## Task statement
Scan the following material for the string "from" and copy each line in which it appears.

------------------------

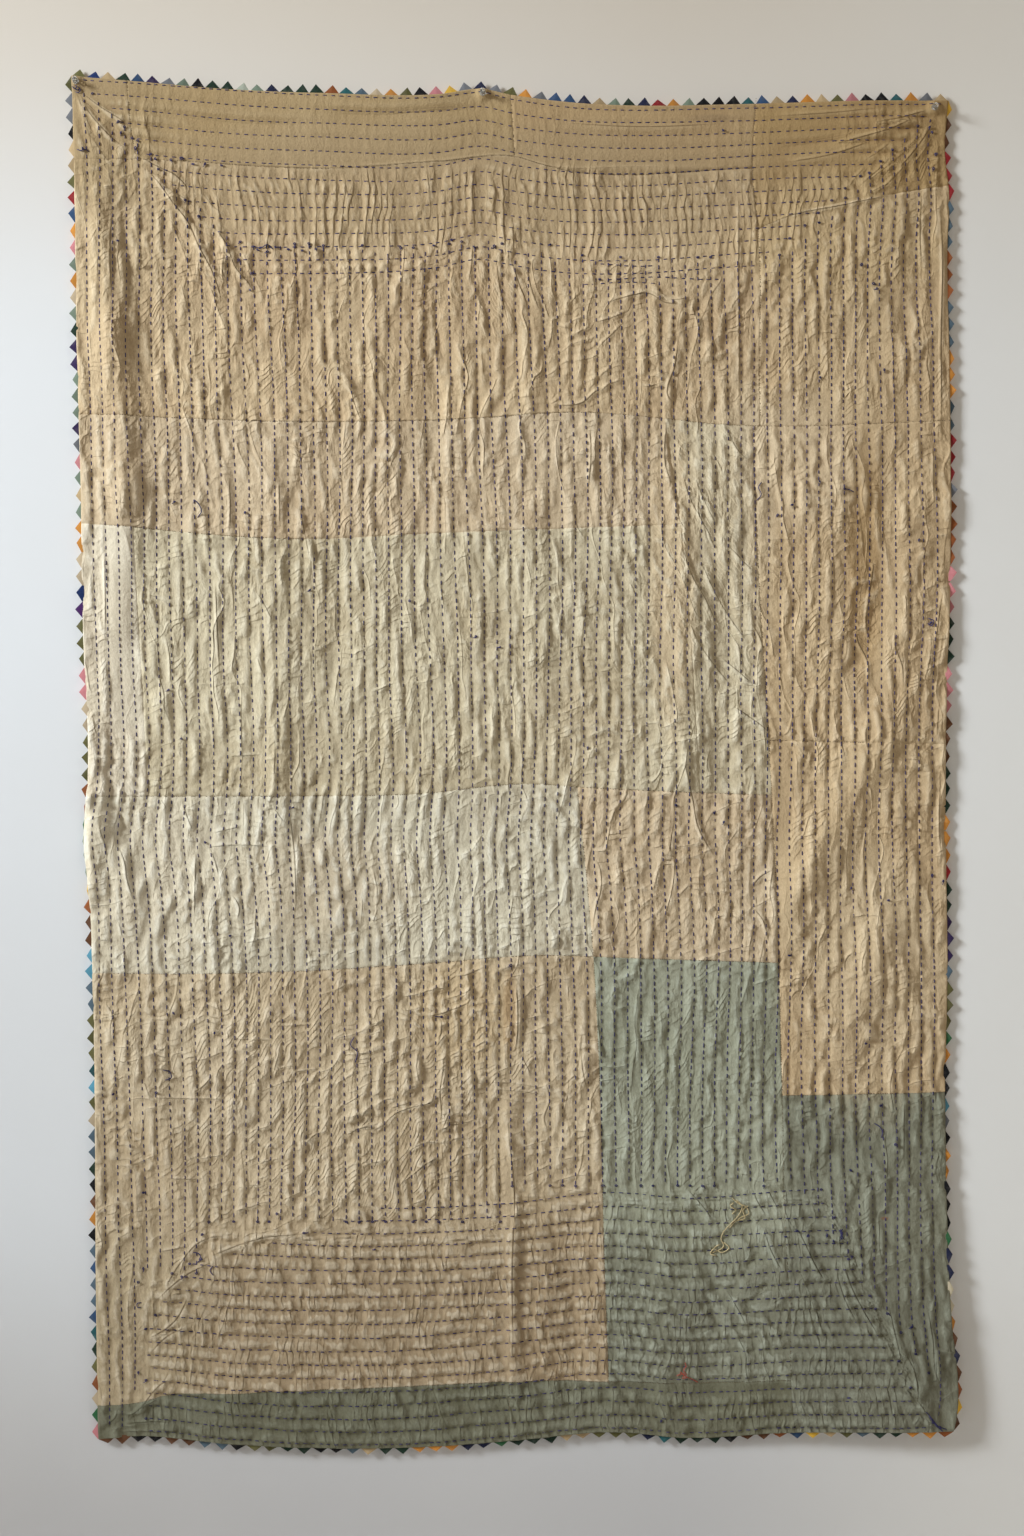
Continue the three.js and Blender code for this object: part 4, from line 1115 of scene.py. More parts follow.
FRONT_SPACING = 7.4
FRONT_WIDTH = 1370  # across its middle
FRONT_FACE = 0.9  # how far it lies from the wall, past the quilt's own stand-off
FRONT_TURNED, FRONT_TURN_REACH = 1.3, 3.0
DIMPLE = 0.35  # share of the puckers that goes through to the front
NEAREST = 0.8  # to the wall
OUTLINE = (TOP_EDGE, RIGHT_EDGE, BOTTOM_EDGE, LEFT_EDGE)

u = lines_between(FRONT_WIDTH, FRONT_SPACING, "rim", "rim")
v = lines_between(QUILT_HEIGHT, FRONT_SPACING, "rim", "rim")
u, v = np.meshgrid(u, v)
x, drop = between(*OUTLINE, u, v)
rim = np.minimum(np.minimum(u, 1 - u) * FRONT_WIDTH, np.minimum(v, 1 - v) * QUILT_HEIGHT)
turned_in = FRONT_TURNED * turned_edge(rim, FRONT_TURN_REACH)
relief = read_net(pucker, x, drop)
out = stand_off(x, drop) + turned_in + FRONT_FACE - DIMPLE * np.clip(relief, -1, 3)
out = np.maximum(out, NEAREST)
front = cloth_mesh("front_sheet", x, drop, out, room_side=False)
finish, colour, bump = cotton("front_cotton", (0.40, 0.30, 0.20), (0.47, 0.37, 0.26), (0.31, 0.22, 0.14))
matt = {"Base Color": colour, "Roughness": 0.92, "Specular IOR Level": 0.15, "Normal": bump}
front.data.materials.append(finish.shine(matt))
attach(front, "root")
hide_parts("front_cloth")

# ---------------------------------------------------------------- pieced reverse
# Twenty-one panels of old plain cotton in tan, cream, pale sage, pinkish tan and green. They are
# sewn edge to edge, each edge turned under, so that every seam is a fine dark line.

ACROSS = {  # x, drop
    "topEdge": TOP_EDGE,
    "underTopStrips": [
        (-720, 104), (-583, 104), (-288, 118), (-114, 107), (12, 101), (47, 112), (400, 118)],
    "underTopRight": [(350, 232), (378, 218), (428, 196), (602, 158), (720, 138)],
    "underField": [
        (-720, 504), (-651, 506), (-303, 517), (-73, 512), (96, 502), (370, 523), (720, 513)],
    "underBand": [(-720, 674), (-596, 683), (-479, 694), (-360, 701), (-114, 692), (300, 677)],
    "middle": [
        (-720, 1106), (-335, 1106), (-152, 1103), (28, 1087), (123, 1093), (297, 1101), (430, 1105)],
    "rightMiddle": [(380, 1018), (720, 1025)],
    "underScrap": [(620, 1122), (720, 1122)],
    "low": [
        (-720, 1384), (-493, 1386), (-335, 1382), (-152, 1371), (76, 1357), (126, 1359), (440, 1369)],
    "overGreen": [(400, 1578), (720, 1572)],
    "overHem": [
        (-720, 2064), (-585, 2060), (-553, 2051), (-430, 2046), (-177, 2035), (0, 2027), (152, 2027),
        (297, 2030), (460, 2022)],
    "bottomEdge": BOTTOM_EDGE,
}
DOWN = {  # drop, x
    "leftEdge": LEFT_EDGE,
    "corner": [(-60, -611), (-21, -607), (77, -596), (130, -585)],
    "topMiddle": [(-30, -4), (130, 6)],
    "upperRight": [(-20, 386), (103, 379), (134, 379), (210, 387), (479, 390), (560, 392)],
    "tallLeft": [(480, 236), (678, 265), (1130, 299)],
    "long": [
        (490, 378), (732, 387), (1016, 404), (1368, 420), (1574, 425), (1814, 431), (1926, 438),
        (2018, 438), (2160, 451)],
    "leftStrip": [(660, -597), (1130, -571)],
    "middle": [(1070, 101), (1359, 128), (1585, 139), (1822, 145), (2050, 153)],
    "rightStrip": [(1000, 638), (1269, 641), (1600, 647)],
    "hem": [(2000, -5), (2160, -3)],
    "rightEdge": RIGHT_EDGE,
}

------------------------

## Exercise solution
Continue the three.js and Blender code for this object: part 4, from line 1115 of scene.py. More parts follow.
FRONT_FACE = 0.9  # how far it lies from the wall, past the quilt's own stand-off